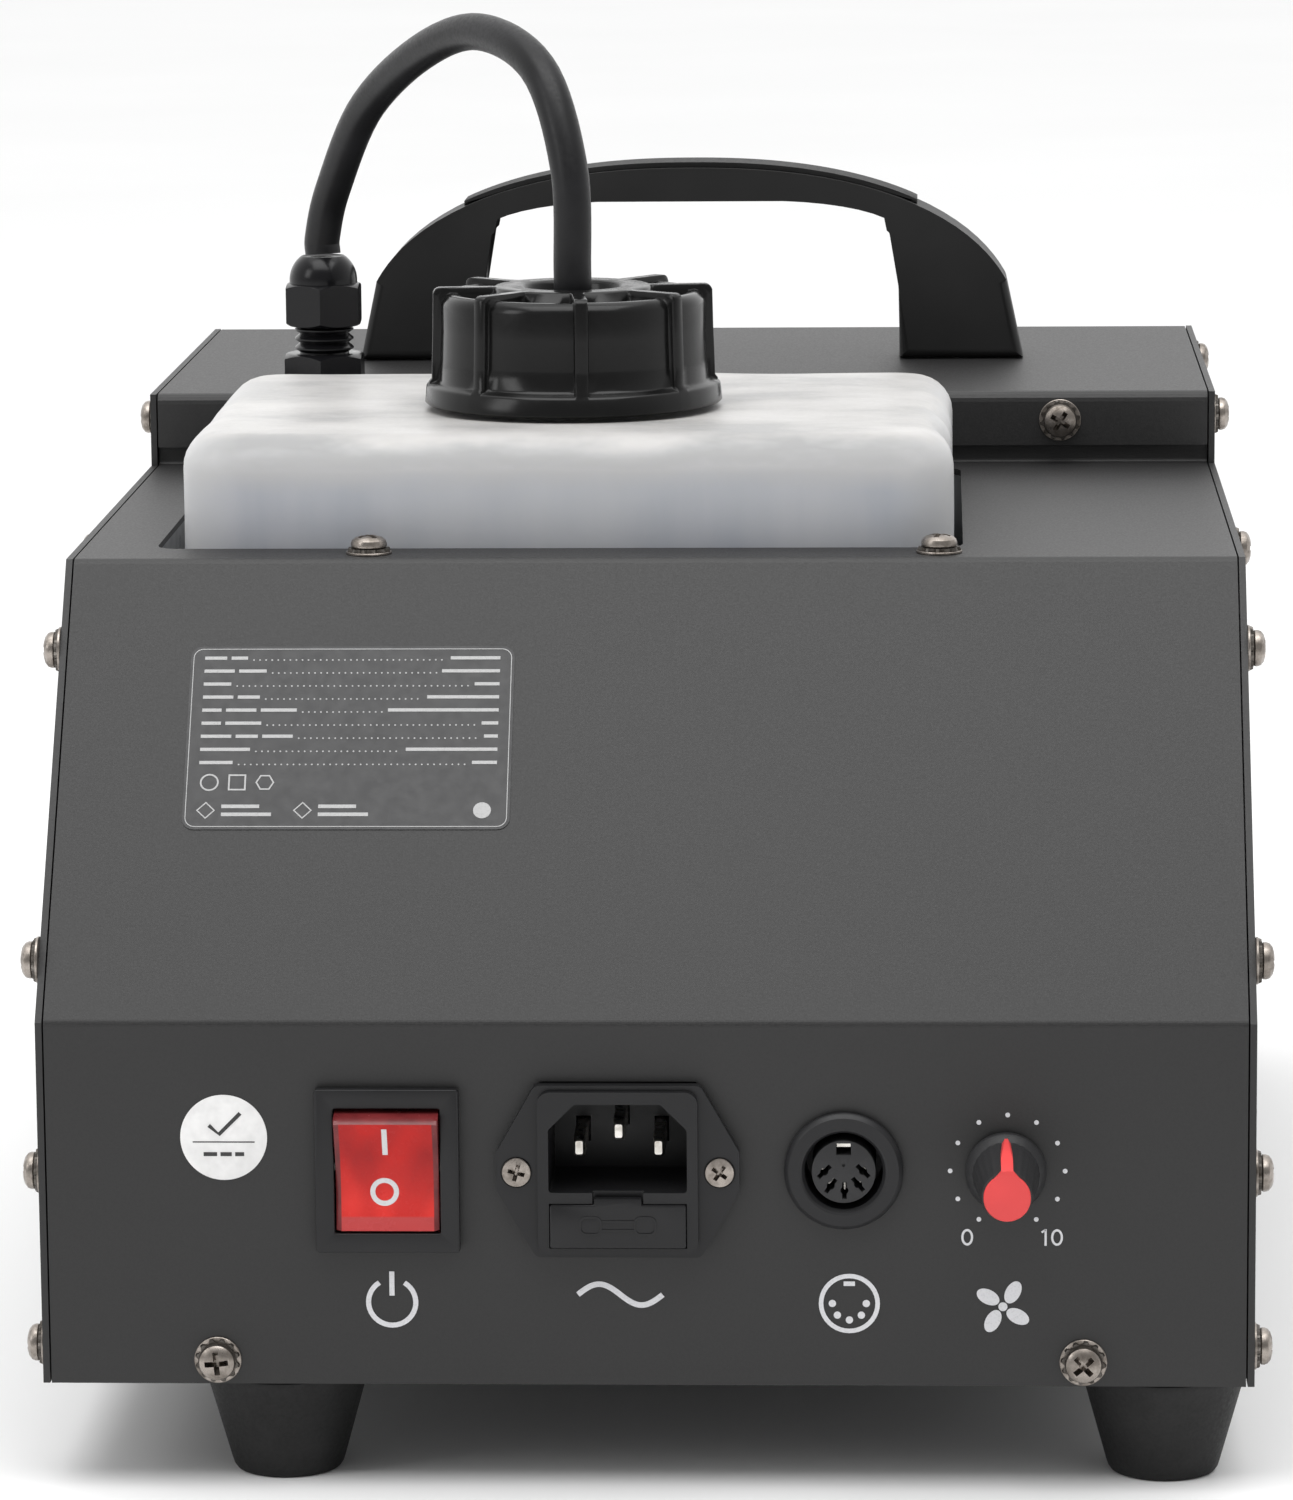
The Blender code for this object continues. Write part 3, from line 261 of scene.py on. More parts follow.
● ● ●
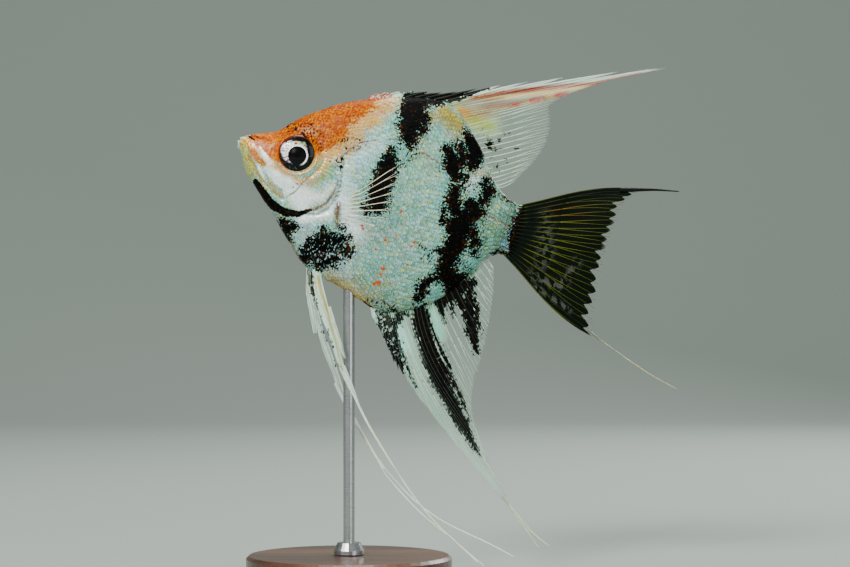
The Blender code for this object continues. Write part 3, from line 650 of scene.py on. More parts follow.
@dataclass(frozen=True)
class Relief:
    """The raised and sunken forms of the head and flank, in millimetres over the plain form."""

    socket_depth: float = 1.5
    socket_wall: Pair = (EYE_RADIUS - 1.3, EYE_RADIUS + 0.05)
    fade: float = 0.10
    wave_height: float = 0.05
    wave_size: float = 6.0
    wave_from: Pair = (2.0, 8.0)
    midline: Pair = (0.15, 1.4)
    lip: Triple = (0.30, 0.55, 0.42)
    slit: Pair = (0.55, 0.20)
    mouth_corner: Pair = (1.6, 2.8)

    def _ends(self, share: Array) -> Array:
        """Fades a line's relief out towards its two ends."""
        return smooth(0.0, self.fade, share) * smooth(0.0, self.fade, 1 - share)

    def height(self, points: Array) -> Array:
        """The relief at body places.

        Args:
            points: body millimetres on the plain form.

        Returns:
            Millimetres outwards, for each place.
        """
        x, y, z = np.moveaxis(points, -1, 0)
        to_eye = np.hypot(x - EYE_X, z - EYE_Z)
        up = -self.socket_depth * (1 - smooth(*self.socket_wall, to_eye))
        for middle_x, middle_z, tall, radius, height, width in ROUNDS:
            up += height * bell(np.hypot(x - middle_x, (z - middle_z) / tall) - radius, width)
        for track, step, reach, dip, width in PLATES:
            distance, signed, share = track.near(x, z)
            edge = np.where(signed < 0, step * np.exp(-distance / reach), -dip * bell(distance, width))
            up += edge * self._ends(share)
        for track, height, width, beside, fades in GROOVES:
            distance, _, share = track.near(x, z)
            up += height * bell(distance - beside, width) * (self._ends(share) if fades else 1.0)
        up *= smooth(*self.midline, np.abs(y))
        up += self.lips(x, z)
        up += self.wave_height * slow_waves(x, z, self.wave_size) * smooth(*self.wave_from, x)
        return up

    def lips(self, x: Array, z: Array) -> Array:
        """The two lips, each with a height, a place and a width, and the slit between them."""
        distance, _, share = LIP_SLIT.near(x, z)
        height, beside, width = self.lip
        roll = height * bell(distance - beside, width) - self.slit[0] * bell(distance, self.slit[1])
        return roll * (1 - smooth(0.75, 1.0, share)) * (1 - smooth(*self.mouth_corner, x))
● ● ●
Look through the entries above and quote exactly the lines from the line with "650 of scene.py on. More parts follow." to the line with "points: body millimetres", counting both of those lines.

Complete response:
The Blender code for this object continues. Write part 3, from line 650 of scene.py on. More parts follow.
@dataclass(frozen=True)
class Relief:
    """The raised and sunken forms of the head and flank, in millimetres over the plain form."""

    socket_depth: float = 1.5
    socket_wall: Pair = (EYE_RADIUS - 1.3, EYE_RADIUS + 0.05)
    fade: float = 0.10
    wave_height: float = 0.05
    wave_size: float = 6.0
    wave_from: Pair = (2.0, 8.0)
    midline: Pair = (0.15, 1.4)
    lip: Triple = (0.30, 0.55, 0.42)
    slit: Pair = (0.55, 0.20)
    mouth_corner: Pair = (1.6, 2.8)

    def _ends(self, share: Array) -> Array:
        """Fades a line's relief out towards its two ends."""
        return smooth(0.0, self.fade, share) * smooth(0.0, self.fade, 1 - share)

    def height(self, points: Array) -> Array:
        """The relief at body places.

        Args:
            points: body millimetres on the plain form.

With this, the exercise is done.